The commitment is reproduced in full in the margin. [Footnote 1]
Upon a hearing upon the writ, the return thereto and the evidence, the district court was of opinion, first, that the Variag was not at the time the petitioner left the service, a Russian ship of war, but simply an unfinished vessel intended for a Russian cruiser; second, that petitioner had not become a member of her crew; that the vessel had no crew in the sense intended by the treaty, inasmuch as the men assigned to that duty had not yet begun that service and might never be called upon to perform it; third, that no such documentary evidence of petitioner's enlistment as a member of the crew as was required by the treaty had been offered.
It was accordingly ordered that the prisoner be discharged from custody. 103 F. 198.
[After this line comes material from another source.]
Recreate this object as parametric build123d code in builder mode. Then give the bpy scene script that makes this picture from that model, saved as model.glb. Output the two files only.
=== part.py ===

An appeal was taken from this order to the circuit court of appeals, in which court the district attorney entered his appearance and filed a suggestion that, under the facts of the case, the relator should be remanded to the county prison to await the order of Captain Behr, the master of the Variag.
Upon a hearing in the court of appeals, the order of the district court was affirmed. 107 F. 437. Whereupon William R. Tucker, vice-consul of Russia at Philadelphia, applied for and was granted a writ of certiorari from this Court.